Açıklanan sebeplerle, dosya içeriği, tarafların dayandığı ve davanın niteliği gereğince toplanan deliller, hükmün dayandığı yasal ve hukuksal gerekçe ve özellikle delillerin takdirinde bir isabetsizlik bulunmamasına göre mahkeme kararı usul ve yasaya uygun olduğundan, davacının tüm istinaf sebeplerinin HMK’nın 353/1-b.1. maddesi gereğince reddi ile istinaf isteminin esastan reddine karar verilmesi gerekip aşağıdaki hüküm oluşturulmuştur.

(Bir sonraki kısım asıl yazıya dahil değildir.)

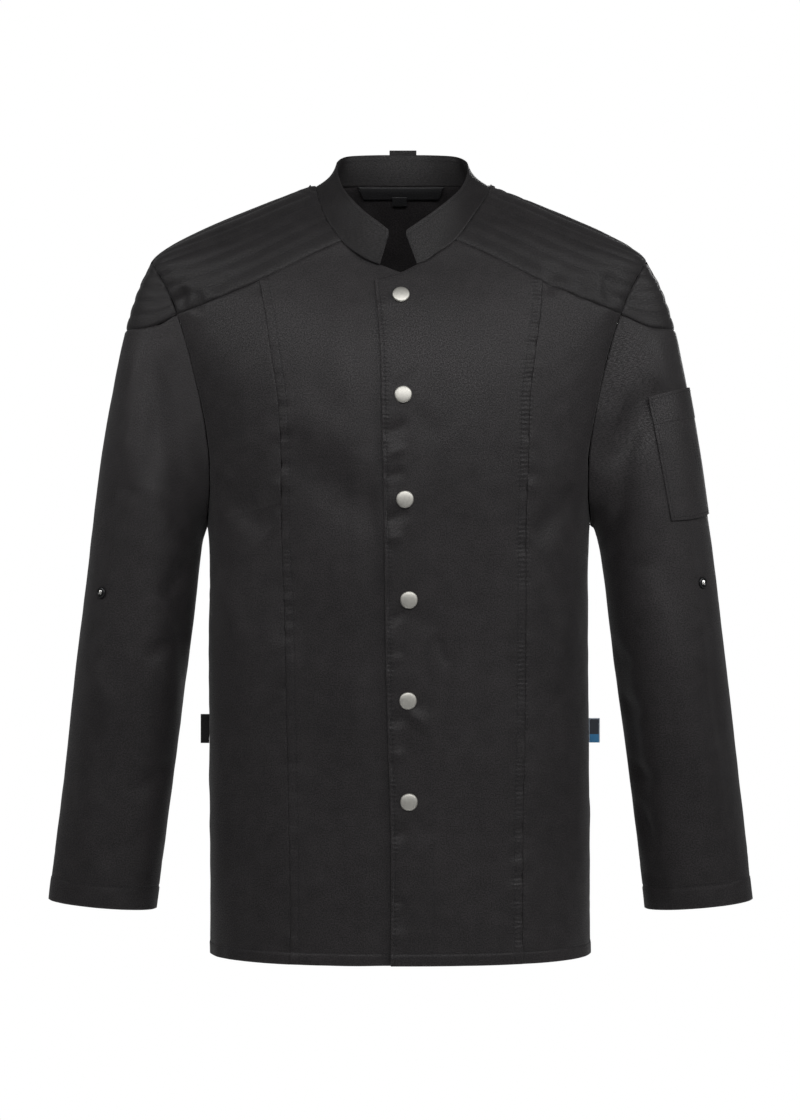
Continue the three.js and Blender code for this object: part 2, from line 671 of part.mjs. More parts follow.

HÜKÜM: Gerekçesi yukarıda açıklandığı üzere;
1-İlk Derece mahkemesi kararı usul ve yasaya uygun olduğundan, davacılar vekilinin istinaf başvurusunun HMK’nın 353/1-b.1. maddesi gereğince ESASTAN REDDİNE,
2-Harçlar Kanunu gereğince alınması gereken 80,70 TL istinaf karar harcının, peşin yatırılan 59,30 TL istinaf karar ve ilam harcından mahsubuyla, bakiye 21,40 TL harcın davacılardan tahsili ile Hazineye gelir kaydına,
3-Davacılar tarafından yapılan istinaf giderlerinin kendi üzerinde bırakılmasına,
4-Artan gider avansının bulunması halinde, karar kesinleştiğinde ilgilisine iadesine,
5-İstinaf incelemesi duruşmasız yapıldığından taraflar lehine vekalet ücreti takdirine yer olmadığına,

Dair, 6100 sayılı Hukuk Muhakemeleri Kanunu’nun 361. maddesi gereğince; Dairemizin kararının taraflara tebliğ tarihinden itibaren 2 hafta içinde kararı veren Adana Bölge Adliye Mahkemesi 3. Hukuk Dairesi’ne, yahut temyiz edenin bulunduğu yer Bölge Adliye Mahkemesi ilgili Hukuk Dairesine veya Dairemize gönderilmek üzere İlk Derece Mahkemesi’ne verilebilecek bir dilekçe ile YARGITAY’A TEMYİZ YOLU AÇIK olmak üzere, dosya üzerinde yapılan inceleme sonucunda oy birliği ile karar verildi. …
… … … …
Başkan … Üye … Üye … Katip …
İş bu karar 5070 Sayılı Yasa hükümlerine uygun olarak elektronik imza ile imzalanmıştır.